> **EXERCISE OBJECTIVE**
What number of lines in the material contain the word "from"? Give that number alone.

> **INFORMATION PROVIDED**

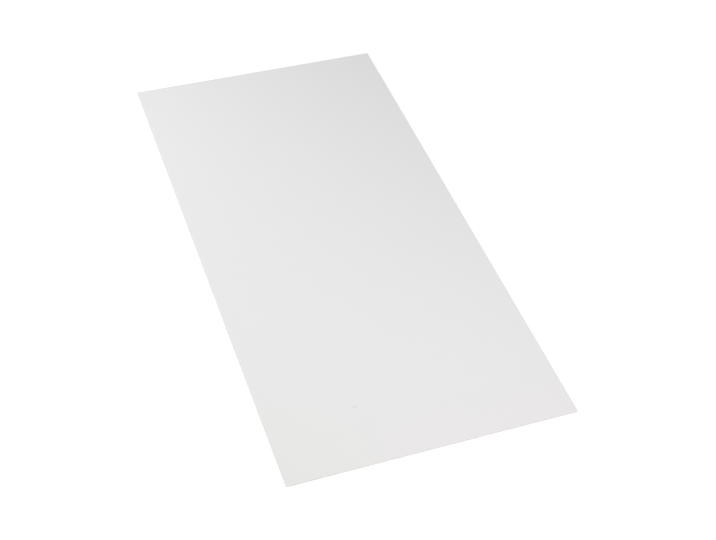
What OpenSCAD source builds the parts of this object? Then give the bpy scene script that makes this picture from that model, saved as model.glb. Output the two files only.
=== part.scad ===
// White-faced poplar plywood sheet, lying flat with its coated face up.
//
// The sheet is one piece of stock: thin veneers glued crosswise, coated on
// the upper face and then sawn to size. Its thickness is worked out from
// that lay-up, and the whole sheet is one solid.
//
// The origin is the centre of the underside. +X runs along the length,
// which is also the way the grain of both faces runs, +Y runs across the
// width, and +Z points up out of the coated face. Sizes are in millimetres.

/* [Sheet] */
// Length of the sheet, along the face grain
sheet_length = 2500; // [600:10:3100]
// Width of the sheet, across the face grain
sheet_width = 1220; // [300:10:1850]

/* [Lay-up] */
// Number of veneers, odd so that the grain of both faces runs the same way
ply_count = 3; // [3:2:11]
// Thickness of one veneer after pressing and sanding
ply_thickness = 0.95; // [0.8:0.05:2]
// Thickness of the white coat on the upper face
coat_thickness = 0.15; // [0.05:0.05:0.4]

/* [Edges] */
// Radius to which handling has worn each corner of the outline
corner_radius = 1; // [0.5:0.5:20]
// Width of the flat sanded along each sawn edge, where it meets a face
arris = 0.2; // [0.05:0.05:0.4]

/* [Hidden] */

$fn = 64;
coat_white = [0.91, 0.91, 0.91];
sheet_thickness = ply_count * ply_thickness + coat_thickness;

// Half of the sheet's section: from the middle out to a sawn edge that is
// reach away, with an arris at the underside and one at the coated face.
module half_section(reach) {
    polygon([
        [0, 0],
        [reach - arris, 0],
        [reach, arris],
        [reach, sheet_thickness - arris],
        [reach - arris, sheet_thickness],
        [0, sheet_thickness],
    ]);
}

// A bar of the sheet's section, width across and length long, along Y.
module bar(width, length) {
    rotate([90, 0, 0])
        linear_extrude(height = length, center = true)
            union() {
                half_section(width / 2);
                mirror([1, 0])
                    half_section(width / 2);
            }
}

// The round corner of the outline: the same section turned about the
// corner's centre, so that both arrises run on round it.
module corner() {
    rotate_extrude()
        half_section(corner_radius);
}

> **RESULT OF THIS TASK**
3